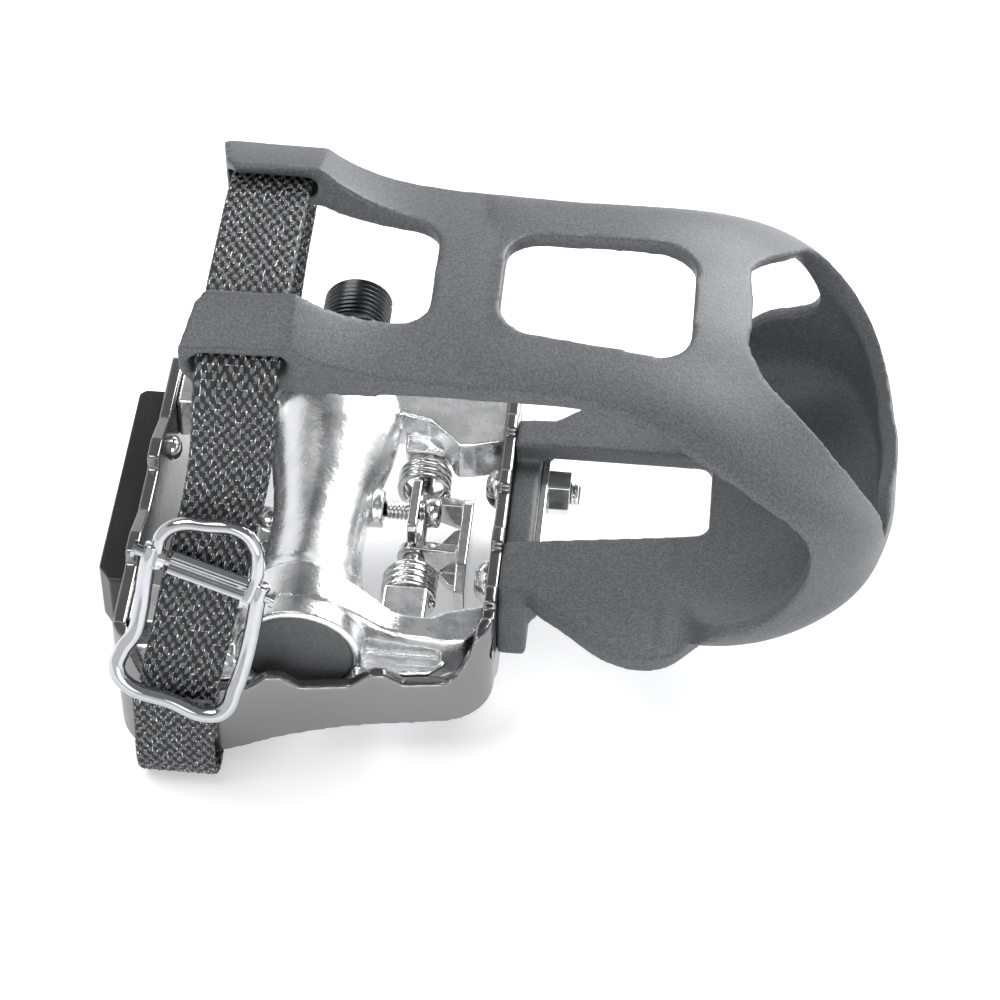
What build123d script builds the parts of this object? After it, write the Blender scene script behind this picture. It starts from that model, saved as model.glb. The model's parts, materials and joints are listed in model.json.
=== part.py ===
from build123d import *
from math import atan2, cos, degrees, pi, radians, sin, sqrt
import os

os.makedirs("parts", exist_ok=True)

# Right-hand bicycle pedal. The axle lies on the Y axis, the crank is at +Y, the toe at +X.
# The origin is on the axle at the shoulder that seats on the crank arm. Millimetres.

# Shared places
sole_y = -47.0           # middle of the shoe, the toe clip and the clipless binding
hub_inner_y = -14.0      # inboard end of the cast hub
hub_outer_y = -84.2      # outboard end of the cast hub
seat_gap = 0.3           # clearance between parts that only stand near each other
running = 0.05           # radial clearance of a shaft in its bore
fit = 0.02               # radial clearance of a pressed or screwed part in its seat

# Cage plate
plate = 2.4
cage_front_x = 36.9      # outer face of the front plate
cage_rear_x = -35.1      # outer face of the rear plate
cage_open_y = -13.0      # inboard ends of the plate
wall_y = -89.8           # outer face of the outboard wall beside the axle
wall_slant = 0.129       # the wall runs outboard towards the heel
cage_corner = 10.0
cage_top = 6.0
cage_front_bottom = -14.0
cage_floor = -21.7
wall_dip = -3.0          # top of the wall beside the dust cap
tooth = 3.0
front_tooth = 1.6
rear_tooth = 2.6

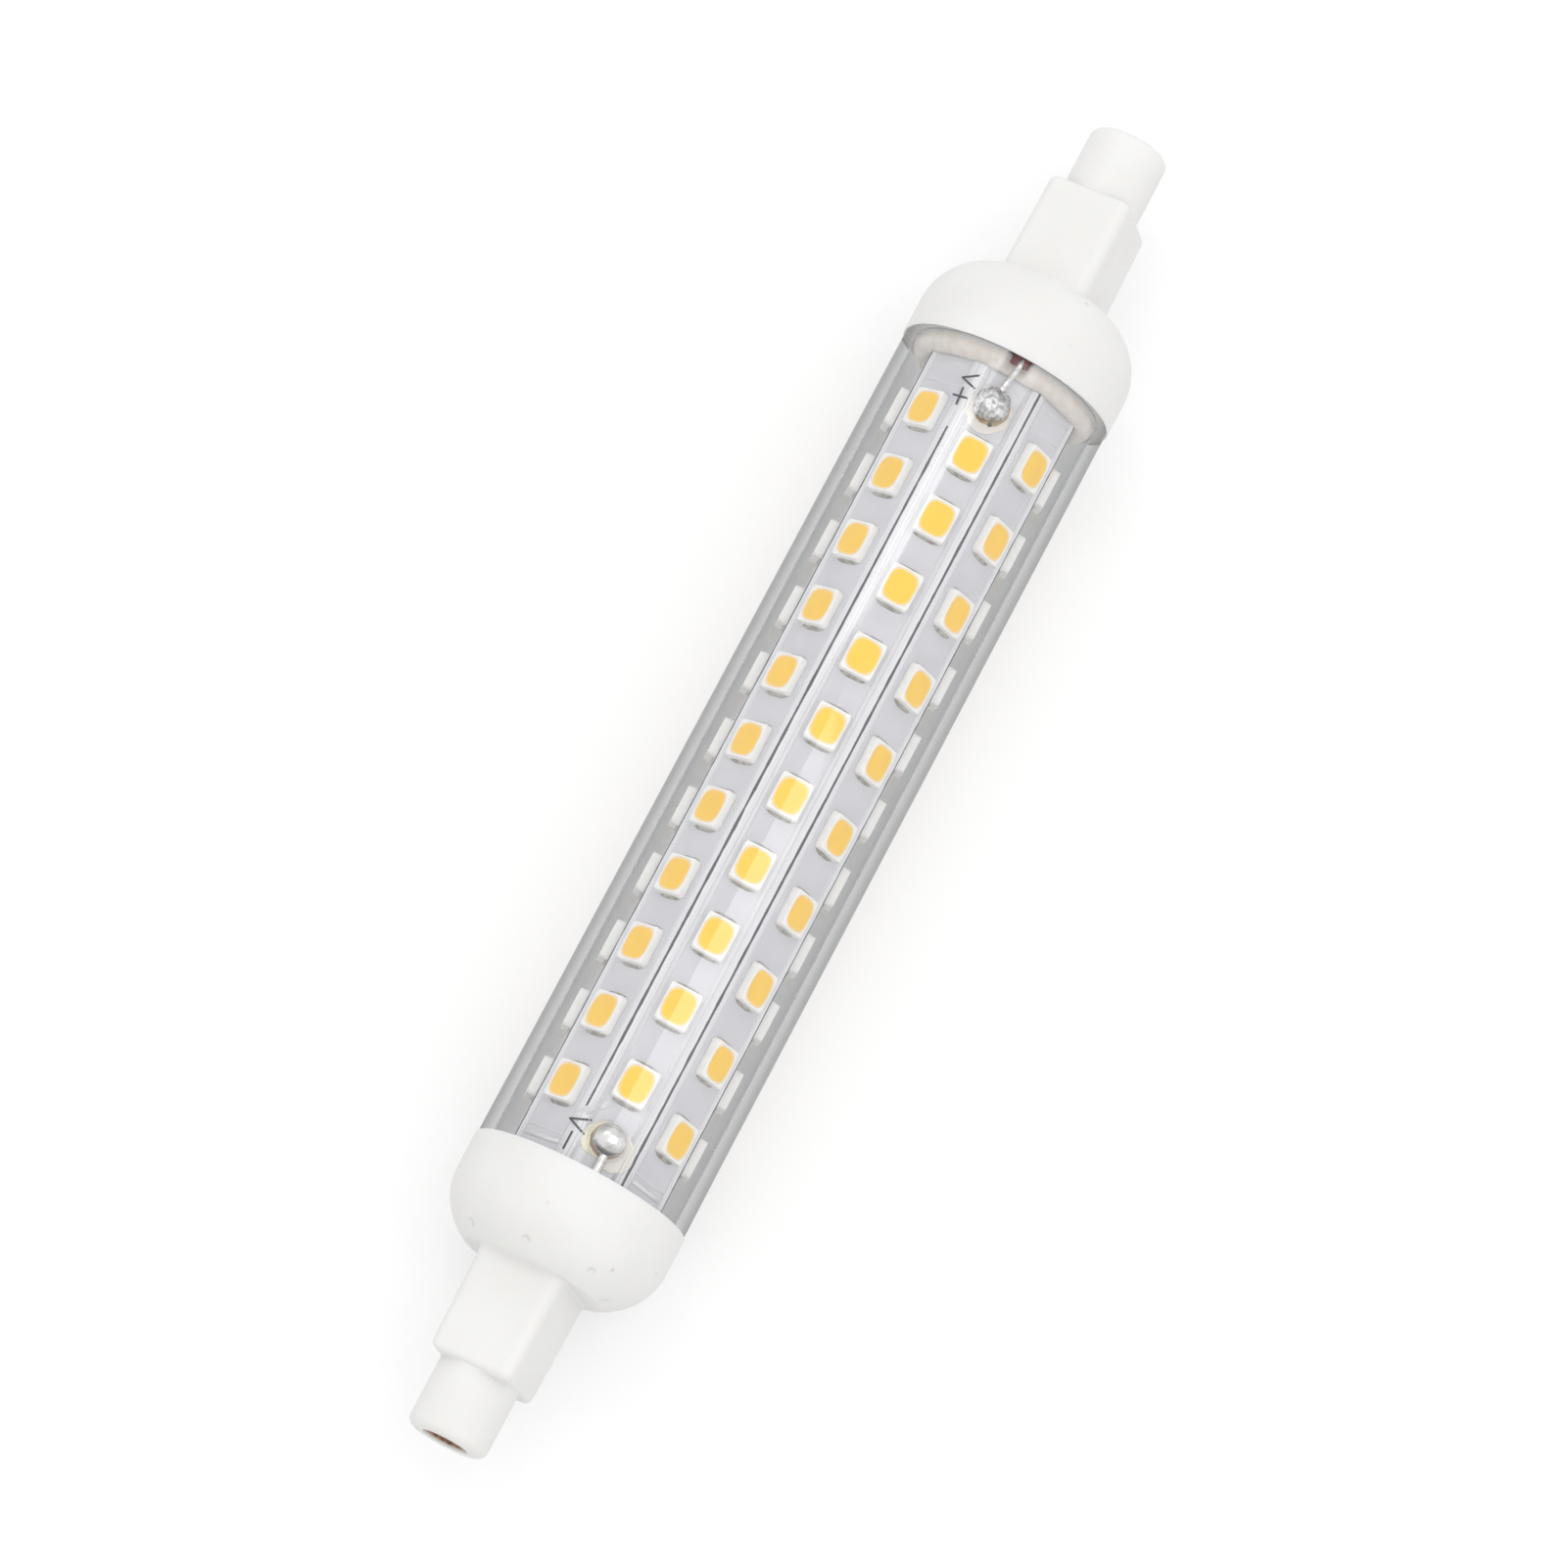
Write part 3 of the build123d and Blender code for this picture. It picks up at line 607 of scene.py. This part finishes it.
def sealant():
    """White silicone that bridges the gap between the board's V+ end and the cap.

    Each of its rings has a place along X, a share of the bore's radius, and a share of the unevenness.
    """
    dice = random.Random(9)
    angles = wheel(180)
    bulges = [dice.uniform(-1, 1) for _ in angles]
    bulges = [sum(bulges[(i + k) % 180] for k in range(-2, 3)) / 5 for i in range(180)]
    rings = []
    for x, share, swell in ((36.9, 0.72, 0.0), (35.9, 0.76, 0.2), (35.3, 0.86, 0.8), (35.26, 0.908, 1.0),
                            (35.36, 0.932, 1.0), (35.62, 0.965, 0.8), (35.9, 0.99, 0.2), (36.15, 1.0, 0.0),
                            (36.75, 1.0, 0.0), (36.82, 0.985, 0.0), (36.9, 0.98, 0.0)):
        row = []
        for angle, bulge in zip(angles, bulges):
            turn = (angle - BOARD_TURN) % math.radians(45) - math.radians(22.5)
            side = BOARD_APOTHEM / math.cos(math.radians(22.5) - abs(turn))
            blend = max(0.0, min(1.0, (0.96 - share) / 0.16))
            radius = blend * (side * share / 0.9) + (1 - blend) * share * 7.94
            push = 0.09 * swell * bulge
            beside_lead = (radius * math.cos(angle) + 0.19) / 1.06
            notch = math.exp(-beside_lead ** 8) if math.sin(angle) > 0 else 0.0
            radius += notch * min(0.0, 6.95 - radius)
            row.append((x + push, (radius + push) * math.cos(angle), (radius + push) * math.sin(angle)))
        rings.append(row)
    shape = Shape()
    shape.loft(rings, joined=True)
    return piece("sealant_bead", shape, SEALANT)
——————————
Reproduce exactly, and only, the lines from the start of the entries through the one that contains "and the cap.".

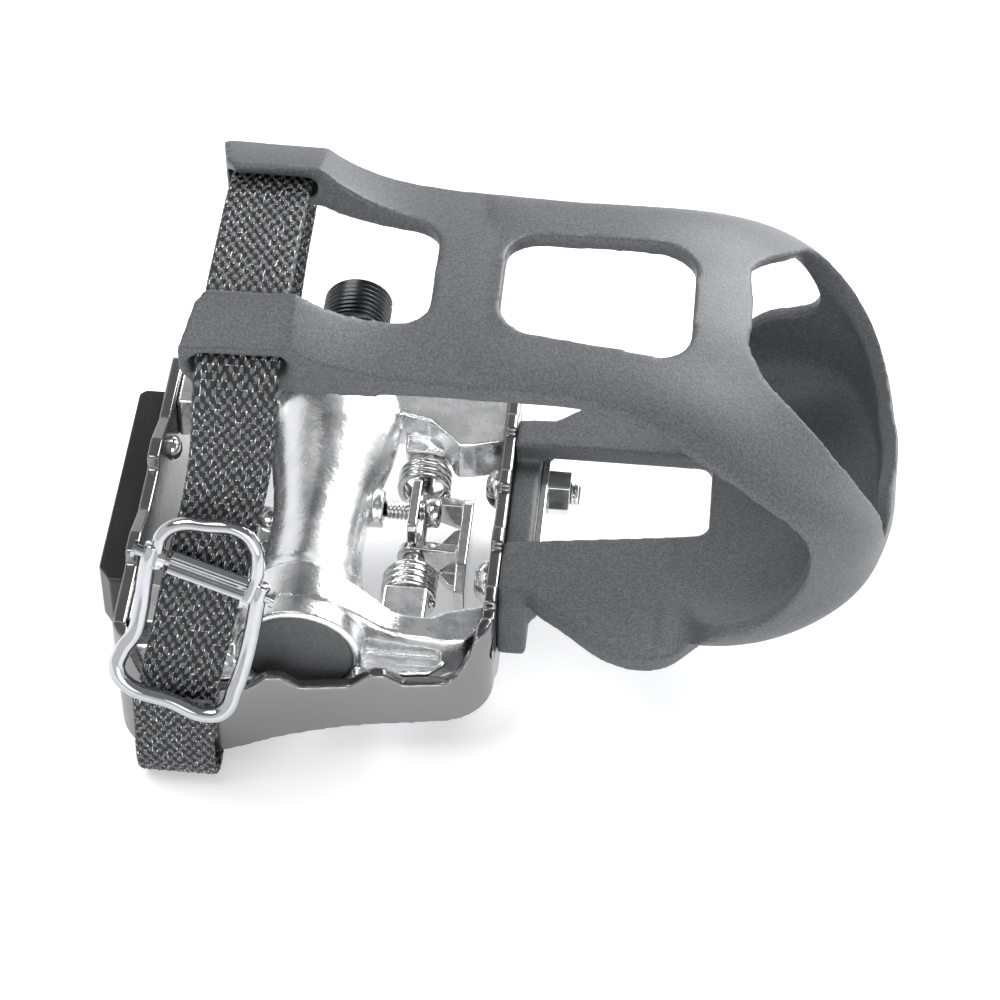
What build123d script builds the parts of this object? After it, write the Blender scene script behind this picture. It starts from that model, saved as model.glb. The model's parts, materials and joints are listed in model.json.
=== part.py ===
from build123d import *
from math import atan2, cos, degrees, pi, radians, sin, sqrt
import os

os.makedirs("parts", exist_ok=True)

# Right-hand bicycle pedal. The axle lies on the Y axis, the crank is at +Y, the toe at +X.
# The origin is on the axle at the shoulder that seats on the crank arm. Millimetres.

# Shared places
sole_y = -47.0           # middle of the shoe, the toe clip and the clipless binding
hub_inner_y = -14.0      # inboard end of the cast hub
hub_outer_y = -84.2      # outboard end of the cast hub
seat_gap = 0.3           # clearance between parts that only stand near each other
running = 0.05           # radial clearance of a shaft in its bore
fit = 0.02               # radial clearance of a pressed or screwed part in its seat

# Cage plate
plate = 2.4
cage_front_x = 36.9      # outer face of the front plate
cage_rear_x = -35.1      # outer face of the rear plate
cage_open_y = -13.0      # inboard ends of the plate
wall_y = -89.8           # outer face of the outboard wall beside the axle
wall_slant = 0.129       # the wall runs outboard towards the heel
cage_corner = 10.0
cage_top = 6.0
cage_front_bottom = -14.0
cage_floor = -21.7
wall_dip = -3.0          # top of the wall beside the dust cap
tooth = 3.0
front_tooth = 1.6
rear_tooth = 2.6

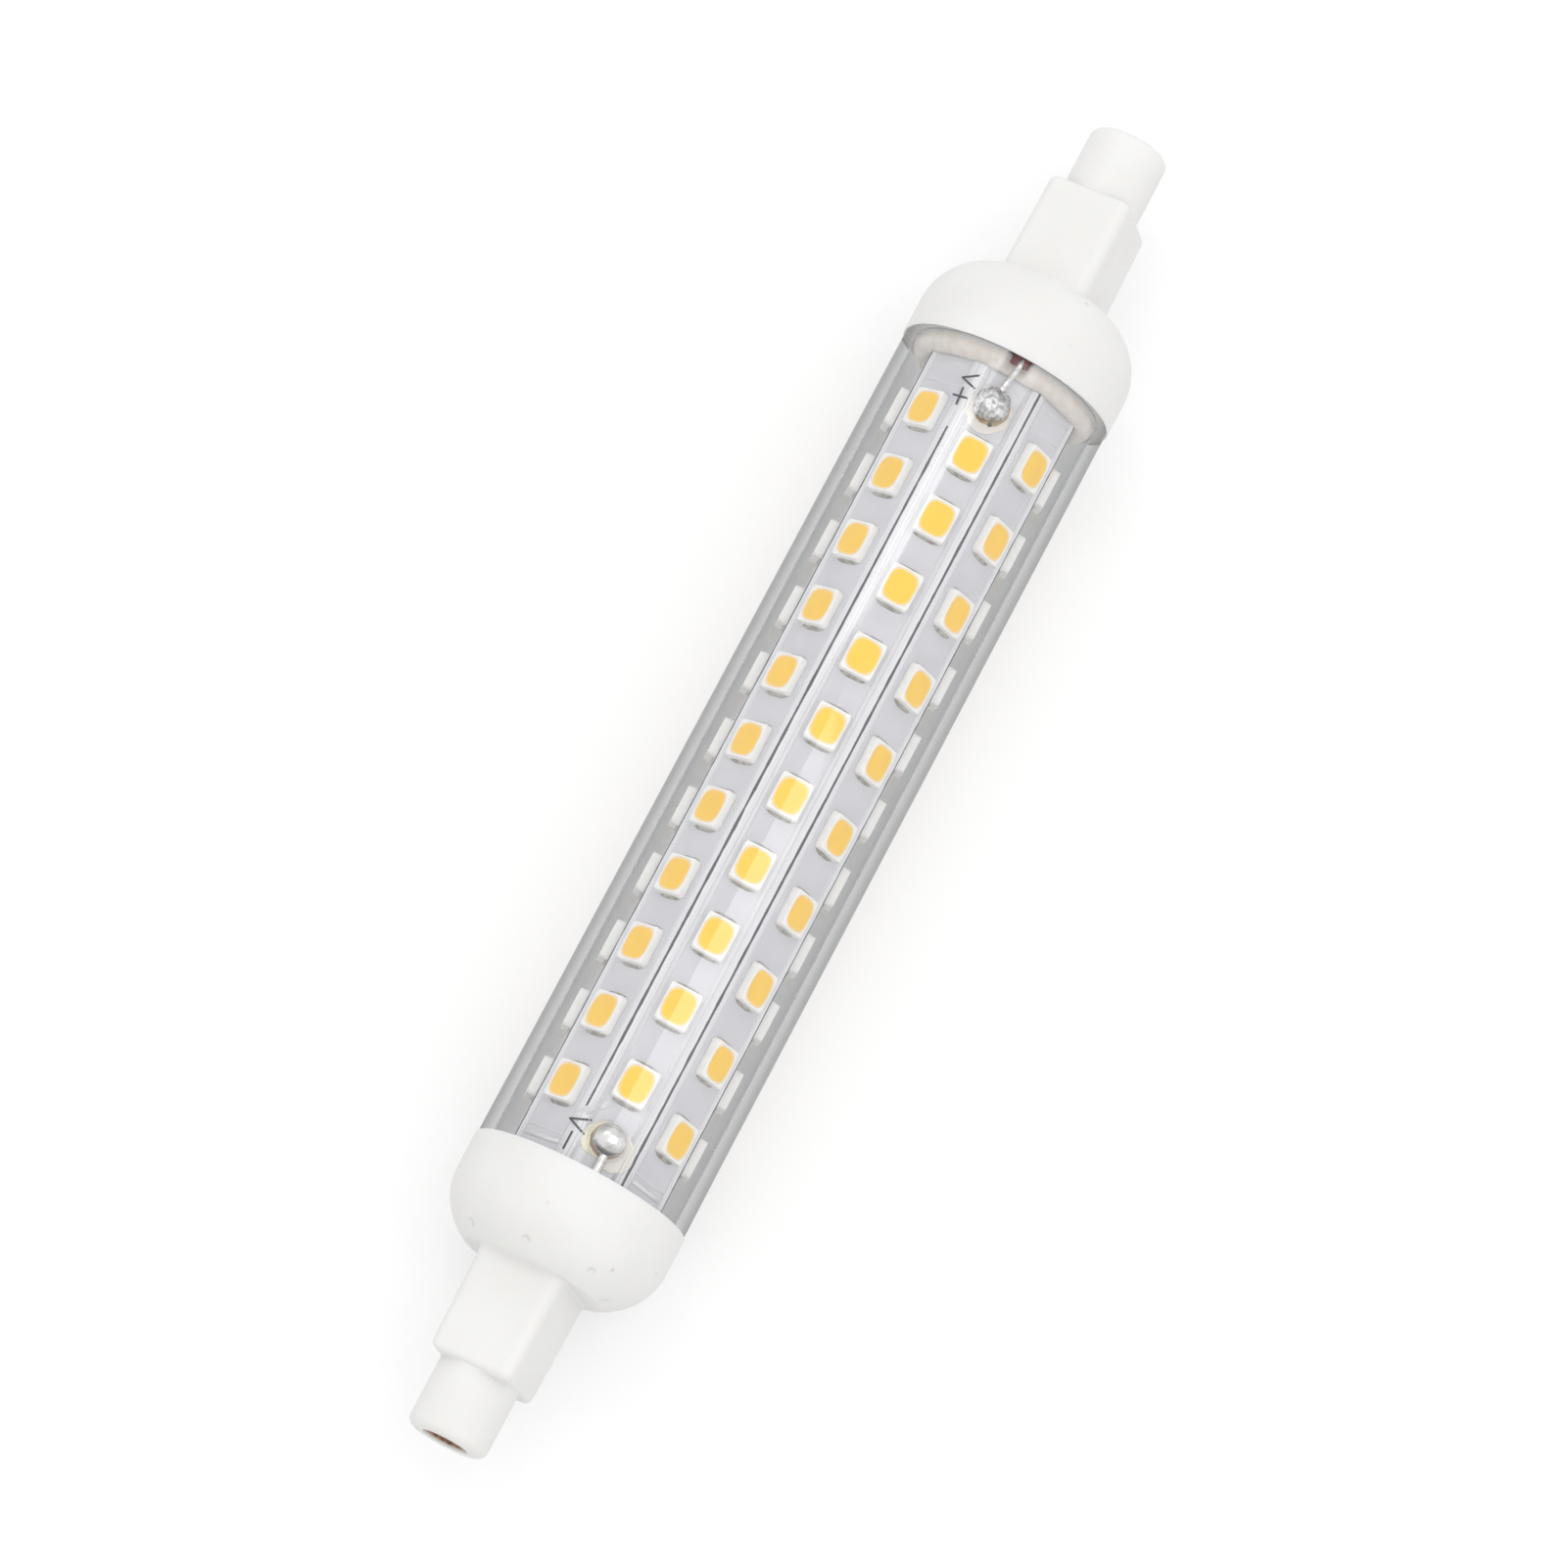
Write part 3 of the build123d and Blender code for this picture. It picks up at line 607 of scene.py. This part finishes it.
def sealant():
    """White silicone that bridges the gap between the board's V+ end and the cap.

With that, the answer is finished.